### DATA EXTRACT ###

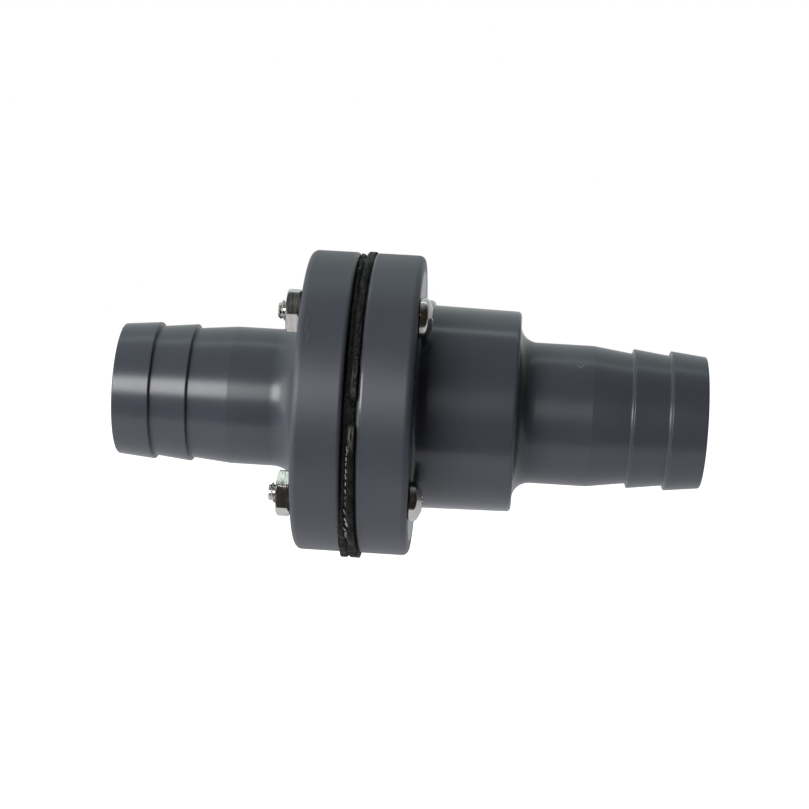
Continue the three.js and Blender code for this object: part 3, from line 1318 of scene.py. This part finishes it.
    def threads(self) -> bmesh.types.BMesh:
        """Lays the cut ends of the cloth in the groove of the sheet's edge.

        Returns:
            All of the ends.
        """
        shape = bmesh.new()
        for end in self.front_threads:
            self._thread(shape, math.asin(end.depth / self.flange) - math.pi, end)
        for i in range(self.thread_count):
            seed = Vector((i * 0.37, 2.0, 5.0))
            angle = math.tau * (i + 0.6 * noise.noise(seed)) / self.thread_count
            if math.cos(angle) > -0.3 and noise.noise(seed * 3.1) < -0.12:
                length, lean = 0.65 + 0.45 * noise.noise(seed * 2), 0.9 * noise.noise(seed * 2.3)
                self._thread(shape, angle, ThreadEnd(0, length, lean))
        return shape

    def _thread(self, shape: bmesh.types.BMesh, angle: float, end: ThreadEnd) -> None:
        """Adds one thread end, as a short slanted stub of round yarn.

        Args:
            shape: The shape that it is added to.
            angle: Its place round the axis, from +Y towards +Z.
            end: Its length, lean and shift.
        """
        width = self.back - self.front
        tips = []
        for side in (-1, 1):
            turn = angle + side * end.length / 2 / self.flange
            across = self.cloth_line + (end.shift + side * end.lean * end.length / 2) / width
            reach = self.rim(across, turn) + 0.10
            tip = Vector((self.front + across * width, reach * math.cos(turn), reach * math.sin(turn)))
            tips.append(tip * MM)
        step = tips[1] - tips[0]
        slant = step.to_track_quat("Z", "Y").to_matrix().to_4x4()
        place = Matrix.Translation((tips[0] + tips[1]) / 2) @ slant
        bmesh.ops.create_cone(
            shape, cap_ends=True, segments=8, radius1=self.thread_radius * MM,
            radius2=self.thread_radius * 0.75 * MM, depth=step.length, matrix=place,
        )

    def build(self, rubber: bpy.types.Material, thread: bpy.types.Material) -> None:
        """Makes the sheet, its threads and the flap.

        Args:
            rubber: The rubber's finish.
            thread: The cloth's finish.
        """
        ring = piece("rubber_sheet", self.ring(), rubber, 50)
        mount(ring, Body.HOUSING, "gasket_sheet")
        # This share paints sheen as well as dust on the front of the edge.
        add_share(ring, "sheen_and_dust_share", self.sheen_and_dust)
        threads = piece("cloth_thread_ends", self.threads(), thread)
        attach(threads, Body.HOUSING.value)
        flap = piece("rubber_flap", self.flap(), rubber, 50)
        add_share(flap, "sheen_and_dust_share", lambda place: 0.0)
        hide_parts("flap")
        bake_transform(flap)

    def sheen_and_dust(self, place: Vector) -> float:
        """Finds the pale patches on the front of the edge, on its outlet side near mid-height: partly dust,
        partly a painted sheen where the lamp lights the ridge.

        Args:
            place: The place on the sheet, in millimetres.

        Returns:
            How pale it is, from 0 to 1.
        """
        across = (place.x - self.front) / (self.back - self.front)
        if place.y > 0:
            return 0.0
        high = smooth(place.z, 1.5, 3.0) * smooth(-place.z, -12.0, -8.0)
        low = smooth(-place.z, 3.5, 4.6) * smooth(place.z, -10.5, -8.5)
        side = smooth(across, 0.42, 0.6) * smooth(1 - across, 0.0, 0.12)
        ends = smooth(abs(place.z), 9.0, 14.0)
        return max(0.10 * ends, min(1.0, (0.45 * high + 0.95 * low) * side))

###

* PROBLEM TO WORK ON
Return exactly, and only, the line containing "attach(threads, Body.HOUSING.value)" and every line after it through the end of the material.

* TASK SOLUTION
        attach(threads, Body.HOUSING.value)
        flap = piece("rubber_flap", self.flap(), rubber, 50)
        add_share(flap, "sheen_and_dust_share", lambda place: 0.0)
        hide_parts("flap")
        bake_transform(flap)

    def sheen_and_dust(self, place: Vector) -> float:
        """Finds the pale patches on the front of the edge, on its outlet side near mid-height: partly dust,
        partly a painted sheen where the lamp lights the ridge.

        Args:
            place: The place on the sheet, in millimetres.

        Returns:
            How pale it is, from 0 to 1.
        """
        across = (place.x - self.front) / (self.back - self.front)
        if place.y > 0:
            return 0.0
        high = smooth(place.z, 1.5, 3.0) * smooth(-place.z, -12.0, -8.0)
        low = smooth(-place.z, 3.5, 4.6) * smooth(place.z, -10.5, -8.5)
        side = smooth(across, 0.42, 0.6) * smooth(1 - across, 0.0, 0.12)
        ends = smooth(abs(place.z), 9.0, 14.0)
        return max(0.10 * ends, min(1.0, (0.45 * high + 0.95 * low) * side))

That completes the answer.